Imagine now, his mother and father living in a neighborhood where they were the ONLY white people in a two block radius. They had a German shepherd named Sam that was trained to attack people of the darker variety.

Nothing except fear and disgust of black and brown folks was being instilled in me.

I was, maybe, 9 or 10 and the first round of the Swine flu was wreaking havoc on America. My mom caught it and was hospitalized for weeks. While there she had a black woman as a roommate. Both of them almost died. They comforted each other through their illness. They became friends and remained so until my mom died.

She'd invited us to a family party. It might have been Labor Day or something. Marvin Gaye's Live At The London Palladium had just been released.

I remember being really uneasy about going to black folks' house, but once I got there, I found out that black folks were just, you know, folks. Like anyone else.

They played Got To Give It Up all night long. We danced and laughed and ate until I passed out in a lawn chair.



Something fundamental changed in me that night. I no longer saw it as us and them. They were people, just like me, no matter what my family may have believed. And? The more I heard the racism spew from my family's lips, the more I was disgusted with them.

Then there was my 7th grade teacher, Ivy B. She was the most socially progressive person I had ever met up until that time. She had us reading books like Black Boy and Native Son. She had us read literature from famous female writers. She wanted to expose us to the fullness of all cultures.

When I read Black Boy, I wept. I felt his pain. I felt his humiliation. I felt his RAGE.

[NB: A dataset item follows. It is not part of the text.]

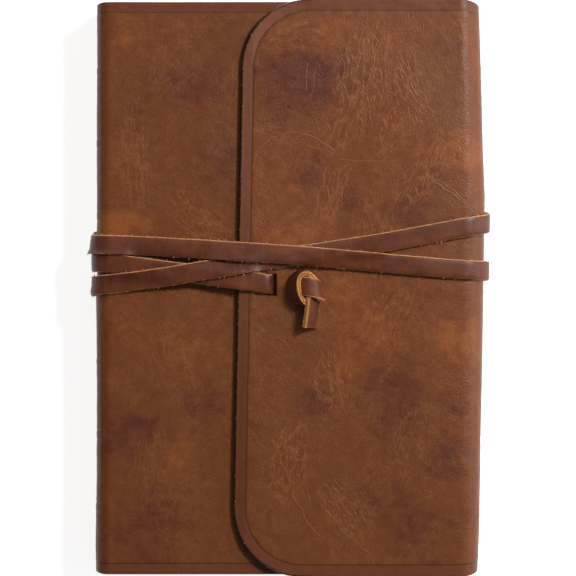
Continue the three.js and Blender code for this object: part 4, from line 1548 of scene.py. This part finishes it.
def build_strap():
    """The long thong from under the flap, through the slit and three times round the book."""
    s = np.arange(SLIT_S, STRAP_END, STRAP_STEP)
    route = np.array(STRAP_ROUTE)
    whole = np.arange(route[0, 0], route[-1, 0], STRAP_STEP)
    y = np.interp(s, whole, gentle(np.interp(whole, route[:, 0], route[:, 1]), 7 / STRAP_STEP))
    lift = strap_lifts(s, y) + 0.06
    middle = lift[:, len(ACROSS) // 2]
    start = strap_start(s, y)
    rest = s > start[-1, 0] + 0.3
    centre = np.concatenate([start, np.stack([s, y, middle + STRAP / 2], -1)[rest]])
    thin = np.interp(centre[:, 2], [STRAP_UNDER, -0.9], [0.8, STRAP])
    thin[len(start):] = STRAP
    tangent = np.gradient(centre, axis=0)
    tangent[len(start):, 2] = 0
    tangent = unit(tangent)
    across = np.stack([-tangent[:, 1], np.ones(len(centre)), np.zeros(len(centre))], -1)
    out = unit(np.cross(tangent, across))
    full = np.concatenate([np.zeros((len(start), len(ACROSS))), (lift - middle[:, None])[rest]])

    def lay(rows):
        """Lift each place of the ribbon by its own lift, then lay it on the hull."""
        off = (rows - centre[:, None, :]) @ np.array([0, 1.0, 0])
        moved = rows.copy()
        for k in range(rows.shape[1]):
            rise = [np.interp(off[i, k], ACROSS, full[i]) for i in range(len(centre))]
            moved[:, k, 2] += rise
        return on_hull(moved)

    piece = ribbon(centre, across, out, STRAP_WIDTH, thin, lay, seed=3, raw_below=False)
    fibres = joined("strap_fibres", edge_fibres(piece, 71, (1.0, 0.95)), [fibre_paint])
    return joined("strap", outward([piece]), strap_paints), fibres


def free_ribbon(points, step, seed, start_length, width=STRAP_WIDTH, thickness=STRAP, soften=1.0, side=1):
    """A stretch of strap in the air: points are x, y, z and the direction of its width."""
    line = along(points, step, soften)
    centre, across = line[:, :3], unit(line[:, 3:6])
    tangent = unit(np.gradient(centre, axis=0))
    across = unit(across - tangent * (across * tangent).sum(1)[:, None])
    out = side * np.cross(across, tangent)
    return ribbon(centre, across, out, width, thickness, None, seed, start_length)


def build_knot():
    """An overhand knot: a loop that stands on its edge, a band over it, and a coil round the stem."""
    loop = free_ribbon([
        (4.5, -5.8, 35.2, 0.5, 0.15, 0.85), (3.3, -4.0, 36.0, 0.5, 0.1, 0.86),
        (2.4, -1.6, 36.6, 0.5, 0, 0.87), (2.1, 0.7, 36.9, 0.5, 0, 0.87), (2.2, 3.1, 36.9, 0.42, -0.15, 0.9),
        (3.4, 5.4, 36.9, 0.25, -0.2, 0.95), (5.9, 6.8, 36.8, 0.0, -0.15, 0.98),
        (8.1, 6.2, 36.2, -0.1, -0.1, 1), (9.5, 4.9, 35.2, -0.1, 0, 1), (10.1, 3.6, 34.2, 0, 0, 1)],
        0.5, 11, 1200, thickness=1.9)
    band = free_ribbon([
        (3.2, 1.3, 34.2, 0, 1, 0), (3.5, 1.3, 36.0, 0, 1, 0), (4.5, 1.2, 38.0, 0.02, 1, 0),
        (6.7, 1.0, 39.3, 0.0, 1, 0), (8.9, 0.7, 39.2, -0.04, 1, 0.05), (10.5, 0.1, 38.1, -0.16, 1, 0.14),
        (11.6, -0.9, 36.4, -0.32, 1, 0.2), (12.2, -2.0, 34.6, -0.42, 1, 0.2)], 0.5, 12, 1300, side=-1)
    coil = free_ribbon([
        (6.2 + 3.4 * math.cos(turn), 0.4 + 3.2 * math.sin(turn), 35.0, 0.1 * math.cos(turn), 0, 1)
        for turn in np.linspace(0, 2 * math.pi * 0.97, 26)], 0.6, 13, 1400, 5.6, 1.8, 0.5)
    knot = joined("knot", outward([loop, band, coil]), strap_paints)
    tail = free_ribbon([
        (9.9, 0.8, 36.2, 0.62, 0, -0.78), (9.6, -1.5, 36.1, 0.62, 0, -0.78),
        (9.4, -4.0, 35.9, 0.62, 0, -0.78), (8.9, -8.0, 35.5, 0.6, 0, -0.8), (8.4, -12.0, 35.2, 0.6, 0, -0.8),
        (7.9, -15.2, 35.0, 0.6, 0, -0.8)], 0.5, 14, 1500, side=-1)
    tail_piece = joined("tail", outward([tail]), strap_paints)
    fibres = []
    for number, piece in enumerate((loop, band, tail)):
        fibres += edge_fibres(piece, 81 + number, (0.9, 1.2))
    return knot, tail_piece, joined("knot_fibres", fibres, [fibre_paint])


strap_piece, strap_fibres = build_strap()
knot_piece, tail_piece, knot_fibres = build_knot()
for piece in (strap_piece, strap_fibres):
    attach(piece, "flap")
    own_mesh(piece)
for piece in (knot_piece, tail_piece, knot_fibres):
    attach(piece, "flap")
    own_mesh(piece)
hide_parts("strap_front_1", "strap_front_2", "strap_front_3", "strap_anchor",
            "strap_spine_turn_1", "strap_spine_turn_2", "strap_spine_turn_3", "strap_fore_turn_1",
            "strap_fore_turn_2", "strap_back_1", "strap_back_2", "strap_free_end")
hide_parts("strap_knot")
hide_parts("strap_tail")

# ---------------------------------------------------------------- the camera, the lights and the floor
FLOOR_Z = 0.0
CAMERA_HEIGHT = 1150.0
VIEW_SIDE = 226.0


def build_camera(scene):
    camera_data = bpy.data.cameras.new("camera")
    camera_data.sensor_width = 36
    camera_data.lens = 36 * CAMERA_HEIGHT / VIEW_SIDE
    camera_data.clip_end = 20
    camera = bpy.data.objects.new("camera", camera_data)
    camera.location = spot(-0.4, 0.3, FRONT_Z + CAMERA_HEIGHT)
    scene.collection.objects.link(camera)
    scene.camera = camera


def build_light(scene, name, place_m, size, power, tint):
    """A round area light that points at the middle of the cover."""
    data = bpy.data.lights.new(name, "AREA")
    data.shape = "DISK"
    data.size = size
    data.energy = power
    data.color = tint
    light = bpy.data.objects.new(name, data)
    light.location = place_m
    light.rotation_mode = "QUATERNION"
    light.rotation_quaternion = (Vector((0, 0, 0.03)) - Vector(place_m)).to_track_quat("-Z", "Y")
    scene.collection.objects.link(light)


def build_world(scene):
    world = bpy.data.worlds.new("world")
    world.use_nodes = True
    world.node_tree.nodes["Background"].inputs["Color"].default_value = (1, 1, 1, 1)
    world.node_tree.nodes["Background"].inputs["Strength"].default_value = 0.17
    scene.world = world


def build_floor(scene):
    """A white floor that glows a little, so that it stays white round the cover."""
    paint = Paint("floor")
    spread = paint.noise(paint.node("ShaderNodeTexCoord").outputs["Object"], 3.0, 2)
    paint.finish(color=paint.mix(paint.remap(spread, 0.3, 0.7), (0.62, 0.62, 0.62, 1), (0.64, 0.64, 0.64, 1)),
                 roughness=0.9, specular=0.1)
    paint.shader.inputs["Emission Color"].default_value = (1, 1, 1, 1)
    paint.shader.inputs["Emission Strength"].default_value = 0.8
    mesh = bpy.data.meshes.new("floor")
    half = 3.0
    corners = [(-half, -half, 0), (half, -half, 0), (half, half, 0), (-half, half, 0)]
    mesh.from_pydata(corners, [], [(0, 1, 2, 3)])
    mesh.materials.append(paint.material)
    floor = bpy.data.objects.new("floor", mesh)
    floor.location.z = FLOOR_Z * M - 0.0001
    scene.collection.objects.link(floor)


def build_stage():
    scene = bpy.context.scene
    scene.view_settings.view_transform = "Standard"
    build_camera(scene)
    build_light(scene, "key", (0.52, 0.4, 0.82), 0.24, 10.2, (1.0, 0.975, 0.93))
    build_light(scene, "fill", (-0.3, 0.85, 0.8), 0.8, 1.6, (1.0, 0.97, 0.92))
    build_light(scene, "side", (0.85, 0.08, 0.34), 0.5, 3.0, (1.0, 0.97, 0.93))
    build_world(scene)
    build_floor(scene)


build_stage()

I vowed I'd try to NEVER make another human being feel the way that young boy felt.

I didn't set out to fall in love with a black man, either. We were partners working on a private ambulance. It was just he and I for long shifts, alone with nothing to do but talk.

We fell in love and made two exceptional human beings. We lived and loved for seven years.

We were spat on. Harassed by Nation Of Islam members. Stared at in restaurants. Ignored in others. Threatened by rednecks. And we walked that walk TOGETHER.

And my empathy for people of color grew, because no one can say that as a white woman I don't, or can't, understand racism. I do. I understand it from the perspective of holding my crying children while they told me how they got off the bus only to be welcomed by swastikas. I understand it from the perspective of wiping someone's racist inspired spittle off my face. I understand the rage. I understand the inequality. I understand the frustration. I understand that most of the world wants to believe we left that shit behind with MLK Jr.

I wept the night Obama was elected the first term. I wept because, for the first time, I could HONESTLY tell my children they could be anything they wanted to be, even President.

And that's all I got to say about that.